Os últimos dias do Caminho

Crônicas de viagem sao, como as cartas de amor, ridículas. Nao seriam de amor ou de viagem se nao fossem ridículas (Gracias, Pessoa).
Como descobri que ficou um buraco nestas crônicas ridículas, vou tapá-lo com o mesmo material. É para registrar os passos de Portomarín até Santiago, que fiquei devendo.
Para adiantar um pedaço de um trecho pesado de 40 km, avançamos de Portomarín até Gonzar, oito quilômetros depois, onde pernoitamos pela primeira vez em um alberque da Xunta de Galicia, um de uma rede construída para o Ano Xacobeo de 2004, no mais das vezes em velhas escolas rurais reabilitadas, como foi o caso desse. O albergue era bom fisicamente, com tudo o que se precisa para passar uma noite, mas nao tinha vida. Entrei e saí dele sem ver a hospitalera, uma servidora pública, presumo. Deixei um donativo e saí no dia seguinte cedo, com esse desinteressante registro.
Sob chuva e neblina, avançamos passando por Castromaior, Hospital de La Cruz, Ventas de Narón, Ligonde, Airexe, Avenostre, Palas de Rei, Casanova, Leboreiro e Melide. Em melide ficamos em outro albergue da Xunta, pior ainda que o primeiro, porque estava sujo e sem hospitalera (chamei-a por telefone, prometeu chegar em mais ou menos um quarto de hora). Mas para compensar deu para ir a uma pulperia - a Ezequiel - ponto e encontro dos moradores e dos peregrinos. Comi o melhor polvo de minha vida, cozido simplesmente em água quase quente, em um imenso caldeirao de cobre instalado na entrada, servido em pratos de madeira com muito azeite, sal e pimentao em pó. Para acompanhar um vinho tinto e pao galego. Araceli optou pelo bacalhau e comeu o melhor de sua vida (também coisa simples: uma posta imensa cozida com batata e pimentao, com muito azeite de oliva). Nas mesas e bancos corridos, os amigos peregrinos feitos ao longo do Caminho. Cézar Toledo, nosso amigo juiz do trabalho, me recomendara essa pulperia. Valeu, Cézar.
No dia seguinte enfrentamos os 33 km que separam Melide de Pedrouzo, jà às portas de Santiago.
Sem chuva, com alguma neblina e boa temperatura para caminhada, passamos por vales e altos - os rios correm para o Sul e o caminho para o Oeste - topando com cidades e pueblos como Boente, Castañeda, Ribadiso da Baixo, Arzúa (gravem este nome, pois o queixo com denominaçao de origem controlada daqui vai acontecer), Salceda e Santa Irene.
Caminhamos por perfumados bosques de eucaliptos.
Aqui os cereais - milho principalmente - eram guardados em construçoes típicas, os hórreos.
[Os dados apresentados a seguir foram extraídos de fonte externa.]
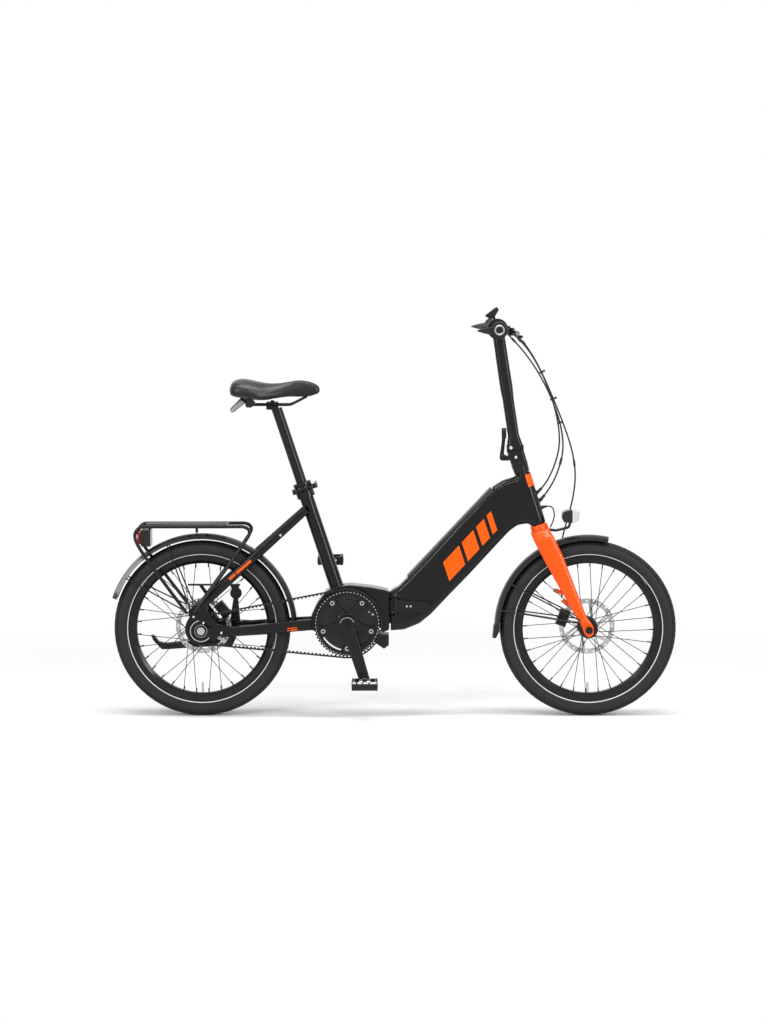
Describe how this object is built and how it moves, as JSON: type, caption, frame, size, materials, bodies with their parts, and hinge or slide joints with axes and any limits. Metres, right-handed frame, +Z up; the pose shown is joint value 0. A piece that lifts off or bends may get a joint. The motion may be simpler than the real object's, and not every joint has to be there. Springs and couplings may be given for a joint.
{
  "type": "folding bicycle",
  "caption": "Folding electric bicycle with small wheels, a hinged frame and stem, belt drive, mudguards, rack and folding pedals.",
  "frame": {"origin": "on the floor under the middle of the bicycle", "axes": "+X forward, +Y to the rider's left, +Z up"},
  "size_m": [1.6166, 0.586, 1.172],
  "materials": {
    "frame_paint": "gloss metallic black paint",
    "fork_paint": "gloss orange paint",
    "black_alloy": "satin black anodised",
    "motor_case": "satin black cast",
    "steel": "brushed",
    "black_steel": "black coated",
    "tyre": "matte with a fine side ribbing",
    "belt_rubber": "matte",
    "grip_rubber": "soft matte",
    "black_plastic": "satin",
    "battery_case": "dark grey satin",
    "saddle_cover": "fine grained",
    "lamp_body": "gloss",
    "cable_jacket": "satin"
  },
  "bodies": {
    "rear_frame": {"rear_frame_casting": "frame_paint", "motor_unit": "motor_case", "frame_hinge_pin": "steel", "seat_tube": "frame_paint", "seat_collar": "black_alloy", "chainstays": "frame_paint", "seatstays": "frame_paint", "rear_axle": "steel", "rear_caliper": "black_alloy", "rear_fender": "black_plastic", "rear_fender_stays": "black_steel", "rack_frame": "black_alloy", "tail_light": "lamp_body", "fold_magnet": "black_alloy", "drive_belt": "belt_rubber"},
    "rear_wheel": {"rear_tyre": "tyre", "rear_rim": "black_alloy", "rear_spokes": "black_steel", "rear_hub": "black_alloy", "rear_rotor": "steel", "rear_sprocket": "black_steel"},
    "crankset": {"crank_axle": "steel", "crank_arm_right": "black_alloy", "crank_arm_left": "black_alloy", "front_sprocket": "black_alloy", "sprocket_spider": "black_alloy", "sprocket_bolts": "steel"},
    "pedal_axle_right": {"pedal_axle_right": "steel"},
    "pedal_right": {"pedal_right": "black_plastic"},
    "pedal_axle_left": {"pedal_axle_left": "steel"},
    "pedal_left": {"pedal_left": "black_plastic"},
    "seat_assembly": {"seat_post": "black_alloy", "saddle_clamp": "black_alloy", "saddle_rails": "black_steel", "saddle": "saddle_cover"},
    "seat_clamp_lever": {"seat_clamp_lever": "black_alloy"},
    "kickstand": {"kickstand_leg": "black_alloy"},
    "front_frame": {"front_frame_tube": "frame_paint"},
    "battery": {"battery_pack": "battery_case"},
    "frame_latch": {"frame_latch_lever": "black_alloy"},
    "steering": {"fork": "fork_paint", "stem_base": "black_alloy", "front_fender": "black_plastic", "headlamp": "lamp_body", "front_caliper": "black_alloy", "front_axle": "steel"},
    "front_wheel": {"front_tyre": "tyre", "front_rim": "black_alloy", "front_spokes": "black_steel", "front_hub": "black_alloy", "front_rotor": "steel"},
    "handlepost": {"handlepost": "black_alloy", "handlebar": "black_alloy", "grips": "grip_rubber", "display": "lamp_body", "cables": "cable_jacket"},
    "stem_latch": {"stem_latch_lever": "black_alloy"},
    "twist_shifter": {"twist_shifter": "black_plastic"},
    "brake_lever_right": {"brake_lever_right": "black_alloy"},
    "brake_lever_left": {"brake_lever_left": "black_alloy"}
  },
  "joints": [
    {"name": "frame_fold", "type": "hinge", "parent": "rear_frame", "child": "front_frame", "pos_m": [-0.007, 0.055, 0.306], "axis": [0, 0, 1], "range_deg": [0, 155]},
    {"name": "frame_latch", "type": "hinge", "parent": "front_frame", "child": "frame_latch", "pos_m": [0.009, -0.0475, 0.321], "axis": [0, 0, -1], "range_deg": [0, 100]},
    {"name": "battery_lift", "type": "slide", "parent": "front_frame", "child": "battery", "axis": [-0.7291, 0, 0.6844], "range_m": [0, 0.09]},
    {"name": "steer", "type": "hinge", "parent": "front_frame", "child": "steering", "pos_m": [0.4176, 0, 0.551], "axis": [-0.3022, 0, 0.9532], "range_deg": [-60, 60], "deforming": ["cables"]},
    {"name": "stem_fold", "type": "hinge", "parent": "steering", "child": "handlepost", "pos_m": [0.351, 0.031, 0.765], "axis": [1, 0, 0], "range_deg": [-140, 0], "deforming": ["cables"]},
    {"name": "stem_latch", "type": "hinge", "parent": "steering", "child": "stem_latch", "pos_m": [0.314, 0, 0.742], "axis": [0, -1, 0], "range_deg": [0, 100]},
    {"name": "brake_right", "type": "hinge", "parent": "handlepost", "child": "brake_lever_right", "pos_m": [0.334, -0.118, 1.104], "axis": [0, 0, -1], "range_deg": [0, 18], "stiffness_Nm_per_rad": 0.6},
    {"name": "brake_left", "type": "hinge", "parent": "handlepost", "child": "brake_lever_left", "pos_m": [0.334, 0.118, 1.104], "axis": [0, 0, 1], "range_deg": [0, 18], "stiffness_Nm_per_rad": 0.6},
    {"name": "shift_twist", "type": "hinge", "parent": "handlepost", "child": "twist_shifter", "pos_m": [0.294, -0.15, 1.112], "axis": [0, 1, 0], "range_deg": [-50, 50]},
    {"name": "front_wheel_spin", "type": "hinge", "parent": "steering", "child": "front_wheel", "pos_m": [0.561, 0, 0.2525], "axis": [0, 1, 0], "continuous": true},
    {"name": "crank_spin", "type": "hinge", "parent": "rear_frame", "child": "crankset", "pos_m": [-0.129, 0, 0.272], "axis": [0, 1, 0], "continuous": true},
    {"name": "rear_wheel_spin", "type": "hinge", "parent": "rear_frame", "child": "rear_wheel", "pos_m": [-0.545, 0, 0.2525], "axis": [0, 1, 0], "continuous": true},
    {"name": "pedal_spin_right", "type": "hinge", "parent": "crankset", "child": "pedal_axle_right", "pos_m": [-0.07845, -0.09, 0.10969], "axis": [0, 1, 0], "continuous": true},
    {"name": "pedal_spin_left", "type": "hinge", "parent": "crankset", "child": "pedal_axle_left", "pos_m": [-0.17955, 0.09, 0.43431], "axis": [0, 1, 0], "continuous": true},
    {"name": "pedal_fold_right", "type": "hinge", "parent": "pedal_axle_right", "child": "pedal_right", "pos_m": [-0.07845, -0.106, 0.10969], "axis": [-1, 0, 0], "range_deg": [0, 90]},
    {"name": "pedal_fold_left", "type": "hinge", "parent": "pedal_axle_left", "child": "pedal_left", "pos_m": [-0.17955, 0.106, 0.43431], "axis": [1, 0, 0], "range_deg": [0, 90]},
    {"name": "seat_post_slide", "type": "slide", "parent": "rear_frame", "child": "seat_assembly", "axis": [-0.3164, 0, 0.9486], "range_m": [-0.155, 0.03]},
    {"name": "seat_clamp", "type": "hinge", "parent": "rear_frame", "child": "seat_clamp_lever", "pos_m": [-0.22136, -0.031, 0.66455], "axis": [0.3164, 0, -0.9486], "range_deg": [0, 140]},
    {"name": "kickstand_swing", "type": "hinge", "parent": "rear_frame", "child": "kickstand", "pos_m": [-0.48, 0.085, 0.203], "axis": [0, -1, 0], "range_deg": [0, 108]}
  ],
  "couplings": [
    {"joint": "rear_wheel_spin", "follows": "crank_spin", "ratio": 2.5455},
    {"joint": "pedal_fold_left", "follows": "frame_fold", "ratio": 0.58065}
  ]
}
Os mais antigos parecem um imenso cesto feito com galhos de salgueiro, cobertos com palha. Os mais recentes - de um século, mais ou menos - sao feitos de pedra e madeira, cobertos de telhas. Parecem sepulcros. Alguns sao simples, outros mais elaborados. Agora sao parte da decoraçao das casas e tem outros usos (vi um que é usado para guardar os botijoes de gás). É o que tem de mais típico da arquitetura popular da regiao, agora apropriado pela arquitetura erudita, digamos assim, como elemento decorativo. Já sei que os hórreos do Caminho para Finisterre sao bem elaborados.
Com este relato tapo um buraco que deixei inadvertidamente.
Nao sem antes registrar que o alberque da Xunta em Pedrouzo é excelente e sua hospitalera, Obdulia, gente finíssima, que recebe pessoalmente os peregrinos, carimba as credenciais e ajeita a situaçao de cada um. Para nós conseguiu um quarto duplo, onde ficamos só nós dois. E ainda indicou um banheiro praticamente privativo. A cozinha é igual aquela dos programas de culinária da televisao. Duchas impecáveis e banheiros limpos. O restaurante (comedor) espaçoso e confortável. Contribuímos com trabalho voluntário - ajudando na limpeza - e um donativo anônimo deixado na caixinha.
Valeu, Obdulia. Vida longa para você e para seu albergue.

Comentários

Aldenor Jr disse…
Alencar e Ara,

Parabéns pela conclusão da longa caminhada.
À distância, nesses trinta e poucos dias, acompanhei e torci por vocês.
Que a peregrinação pelas terras de Al-andalus e Sefarad façam de vocês pessoas humanas ainda mais extraordinárias.
Com um abraço afetuoso.

Aldenor Jr
Belém-Pará
JOSE MARIA disse…
Muito obrigado, meu caro amigo, por mim e por Araceli.